Search the listing below for "joints". Copy each matching line.

• SUPPLIED MATERIAL:
········
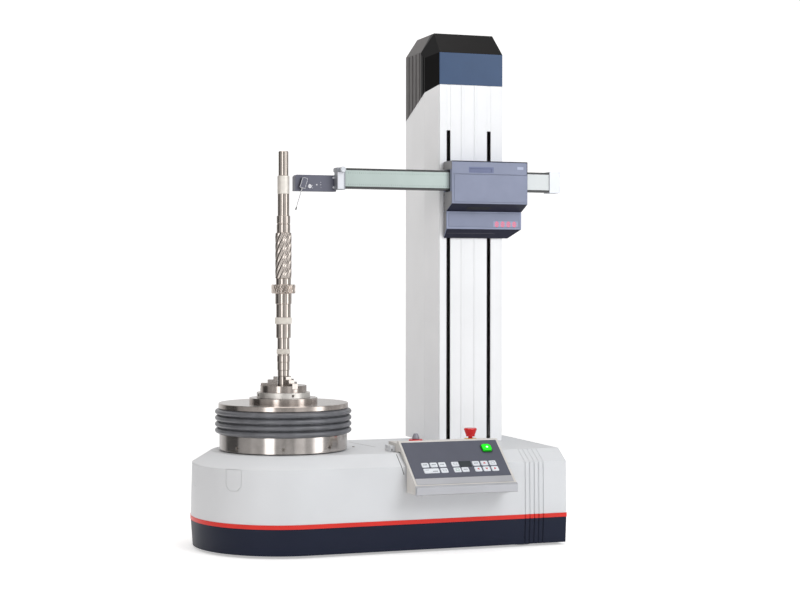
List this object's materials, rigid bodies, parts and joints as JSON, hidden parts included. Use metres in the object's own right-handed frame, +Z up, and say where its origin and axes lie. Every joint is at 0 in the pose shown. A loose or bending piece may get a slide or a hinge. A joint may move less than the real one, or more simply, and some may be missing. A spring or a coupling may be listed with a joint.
{
  "type": "cylindricity tester",
  "caption": "Bench machine for roundness and cylindricity: rotary table with centring, tilting and chuck, vertical column with carriage, horizontal arm, stylus probe and key panel.",
  "frame": {"origin": "rotary table axis at the bench plane, centre of the underside of the foot below the spindle", "axes": "+Z up along the table axis, +X from the table towards the column, -Y towards the operator"},
  "size_m": [0.8618, 0.4765, 1.155],
  "materials": {
    "white_enamel": "fine textured powder coat",
    "navy_enamel": "fine textured powder coat",
    "red_trim": "satin enamel",
    "cap_dark": "moulded, fine grain",
    "band_blue": "satin enamel",
    "cast_iron": "machined casting",
    "ground_steel": "turned and ground",
    "chuck_steel": "ground",
    "shaft_steel": "turned, hobbed and ground",
    "screw_steel": "blackened",
    "bellows_rubber": "moulded",
    "motor_dark": "satin",
    "belt_rubber": "moulded",
    "foot_rubber": "turned",
    "saddle_alloy": "milled",
    "carriage_grey_blue": "satin, fine grain",
    "display_dark": "clear window",
    "arm_green_grey": "anodised",
    "arm_silver": "bead blasted, anodised",
    "knob_black": "moulded",
    "head_slate": "anodised",
    "stylus_steel": "polished",
    "panel_grey": "moulded",
    "panel_foil": "printed foil",
    "key_pale": "embossed foil",
    "lip_silver": "extruded, anodised",
    "button_green": "lit lens",
    "stop_red": "moulded",
    "stop_yellow": "moulded"
  },
  "bodies": {
    "base": {"base_housing": "white_enamel", "transport_covers": "white_enamel", "trim_strip": "red_trim", "plinth_skirt": "navy_enamel", "base_bed": "cast_iron", "levelling_feet": "foot_rubber", "spindle_housing": "cast_iron", "motor_stator": "motor_dark", "column_side_cover": "white_enamel", "column_front_cover": "white_enamel", "column_cap": "cap_dark", "cap_front_band": "band_blue", "column_frame": "cast_iron", "guide_rails": "ground_steel", "lift_belt": "belt_rubber", "lift_motor": "motor_dark", "panel_housing": "panel_grey", "panel_face": "panel_foil", "key_pads": "key_pale", "panel_window": "display_dark", "panel_lip": "lip_silver", "panel_bracket": "white_enamel", "e_stop_collar": "stop_yellow", "dial_collar": "stop_red"},
    "spindle": {"table_spindle": "ground_steel", "adjusting_ring": "ground_steel", "table_bellows": "bellows_rubber"},
    "cross_slide": {"cross_slide": "ground_steel"},
    "centring": {"centring_stage": "ground_steel"},
    "tilt_ring": {"tilt_ring": "ground_steel"},
    "table": {"table_plate": "ground_steel", "chuck_flange": "ground_steel", "chuck_body": "ground_steel"},
    "scroll": {"scroll_ring": "chuck_steel"},
    "jaw_1": {"chuck_jaw_1": "chuck_steel"},
    "jaw_2": {"chuck_jaw_2": "chuck_steel"},
    "jaw_3": {"chuck_jaw_3": "chuck_steel"},
    "workpiece": {"test_shaft": "shaft_steel"},
    "centring_screw_x": {"centring_screw_x": "screw_steel"},
    "centring_screw_y": {"centring_screw_y": "screw_steel"},
    "levelling_screw_x": {"levelling_screw_x": "screw_steel"},
    "levelling_screw_y": {"levelling_screw_y": "screw_steel"},
    "carriage": {"carriage_saddle": "saddle_alloy", "carriage_cover": "carriage_grey_blue", "carriage_lid": "carriage_grey_blue", "sensor_cover": "carriage_grey_blue", "position_display": "display_dark"},
    "arm": {"arm_beam": "arm_green_grey", "arm_end_block": "arm_silver", "arm_end_cap": "arm_silver", "probe_head": "head_slate"},
    "clamp_knob": {"clamp_knob": "knob_black"},
    "stylus_holder": {"stylus_holder": "head_slate"},
    "stylus": {"stylus": "stylus_steel"},
    "idler_pulley": {"idler_pulley": "ground_steel"},
    "drive_pulley": {"drive_pulley": "ground_steel"},
    "counterweight": {"counterweight": "cast_iron"},
    "e_stop_button": {"e_stop_button": "stop_red"},
    "control_dial": {"control_dial": "knob_black"},
    "start_button": {"start_button": "button_green"}
  },
  "joints": [
    {"name": "table_spin", "type": "hinge", "parent": "base", "child": "spindle", "pos_m": [0, 0, 0.2], "axis": [0, 0, 1], "continuous": true},
    {"name": "centring_x", "type": "slide", "parent": "spindle", "child": "cross_slide", "axis": [-0.5, 0.866, 0], "range_m": [-0.005, 0.005], "deforming": ["table_bellows"]},
    {"name": "centring_y", "type": "slide", "parent": "cross_slide", "child": "centring", "axis": [-0.866, -0.5, 0], "range_m": [-0.005, 0.005], "deforming": ["table_bellows"]},
    {"name": "tilt_x", "type": "hinge", "parent": "centring", "child": "tilt_ring", "pos_m": [0, 0, 0.275], "axis": [0.5, -0.866, 0], "range_deg": [-1, 1], "deforming": ["table_bellows"]},
    {"name": "tilt_y", "type": "hinge", "parent": "tilt_ring", "child": "table", "pos_m": [0, 0, 0.275], "axis": [-0.866, -0.5, 0], "range_deg": [-1, 1], "deforming": ["table_bellows"]},
    {"name": "centring_screw_x_turn", "type": "hinge", "parent": "spindle", "child": "centring_screw_x", "pos_m": [0, 0, 0.2232], "axis": [0.5, -0.866, 0], "range_deg": [-1801, 1801]},
    {"name": "centring_screw_y_turn", "type": "hinge", "parent": "spindle", "child": "centring_screw_y", "pos_m": [0, 0, 0.2232], "axis": [-0.866, -0.5, 0], "range_deg": [-1801, 1801]},
    {"name": "levelling_screw_x_turn", "type": "hinge", "parent": "spindle", "child": "levelling_screw_x", "pos_m": [0, 0, 0.2232], "axis": [-0.2588, -0.9659, 0], "range_deg": [-601, 601]},
    {"name": "levelling_screw_y_turn", "type": "hinge", "parent": "spindle", "child": "levelling_screw_y", "pos_m": [0, 0, 0.2232], "axis": [0.9659, -0.2588, 0], "range_deg": [-601, 601]},
    {"name": "scroll_turn", "type": "hinge", "parent": "table", "child": "scroll", "pos_m": [0, 0, 0.331], "axis": [0, 0, 1], "range_deg": [-1080, 0]},
    {"name": "jaw_1_slide", "type": "slide", "parent": "table", "child": "jaw_1", "axis": [0.9703, -0.2419, 0], "range_m": [-0.0121, 0]},
    {"name": "jaw_2_slide", "type": "slide", "parent": "table", "child": "jaw_2", "axis": [-0.2756, 0.9613, 0], "range_m": [-0.0121, 0]},
    {"name": "jaw_3_slide", "type": "slide", "parent": "table", "child": "jaw_3", "axis": [-0.6947, -0.7193, 0], "range_m": [-0.0121, 0]},
    {"name": "workpiece_lift", "type": "slide", "parent": "table", "child": "workpiece", "axis": [0, 0, -1], "range_m": [-0.06, 0]},
    {"name": "lift", "type": "slide", "parent": "base", "child": "carriage", "axis": [0, 0, 1], "range_m": [-0.36, 0.075]},
    {"name": "counterweight_slide", "type": "slide", "parent": "base", "child": "counterweight", "axis": [0, 0, 1], "range_m": [-0.0751, 0.3601]},
    {"name": "idler_spin", "type": "hinge", "parent": "base", "child": "idler_pulley", "pos_m": [0.4485, 0.101, 1.03], "axis": [1, 0, 0], "range_deg": [-172, 823]},
    {"name": "drive_spin", "type": "hinge", "parent": "base", "child": "drive_pulley", "pos_m": [0.4485, 0.101, 0.13], "axis": [1, 0, 0], "range_deg": [-172, 823]},
    {"name": "arm_slide", "type": "slide", "parent": "carriage", "child": "arm", "axis": [-1, 0, 0], "range_m": [-0.21, 0.012]},
    {"name": "clamp_turn", "type": "hinge", "parent": "arm", "child": "clamp_knob", "pos_m": [0.13, -0.02, 0.828], "axis": [0, -1, 0], "range_deg": [-180, 0]},
    {"name": "holder_swivel", "type": "hinge", "parent": "arm", "child": "stylus_holder", "pos_m": [0.0462, 0.005, 0.798], "axis": [0, -1, 0], "range_deg": [-8, 60]},
    {"name": "stylus_deflection", "type": "hinge", "parent": "stylus_holder", "child": "stylus", "pos_m": [0.04328, 0, 0.78844], "axis": [0, 1, 0], "range_deg": [-2, 2], "stiffness_Nm_per_rad": 0.05},
    {"name": "e_stop_press", "type": "slide", "parent": "base", "child": "e_stop_button", "axis": [0, 0, -1], "range_m": [0, 0.004]},
    {"name": "dial_turn", "type": "hinge", "parent": "base", "child": "control_dial", "pos_m": [0.274, -0.1, 0.24], "axis": [0, 0, 1], "range_deg": [-135, 135]},
    {"name": "start_press", "type": "slide", "parent": "base", "child": "start_button", "axis": [0, 0.6, -0.8], "range_m": [0, 0.002], "stiffness_N_per_m": 400}
  ],
  "couplings": [
    {"joint": "centring_screw_x_turn", "follows": "centring_x", "rad_per_m": 6283.2},
    {"joint": "centring_screw_y_turn", "follows": "centring_y", "rad_per_m": 6283.2},
    {"joint": "levelling_screw_x_turn", "follows": "tilt_x", "ratio": 600},
    {"joint": "levelling_screw_y_turn", "follows": "tilt_y", "ratio": 600},
    {"joint": "jaw_1_slide", "follows": "scroll_turn", "m_per_rad": 0.00063662},
    {"joint": "jaw_2_slide", "follows": "scroll_turn", "m_per_rad": 0.00063662},
    {"joint": "jaw_3_slide", "follows": "scroll_turn", "m_per_rad": 0.00063662},
    {"joint": "counterweight_slide", "follows": "lift", "ratio": -1},
    {"joint": "idler_spin", "follows": "lift", "rad_per_m": -39.841},
    {"joint": "drive_spin", "follows": "lift", "rad_per_m": -39.841}
  ]
}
········
• RESULT FOR THIS TASK:
List this object's materials, rigid bodies, parts and joints as JSON, hidden parts included. Use metres in the object's own right-handed frame, +Z up, and say where its origin and axes lie. Every joint is at 0 in the pose shown. A loose or bending piece may get a slide or a hinge. A joint may move less than the real one, or more simply, and some may be missing. A spring or a coupling may be listed with a joint.
  "joints": [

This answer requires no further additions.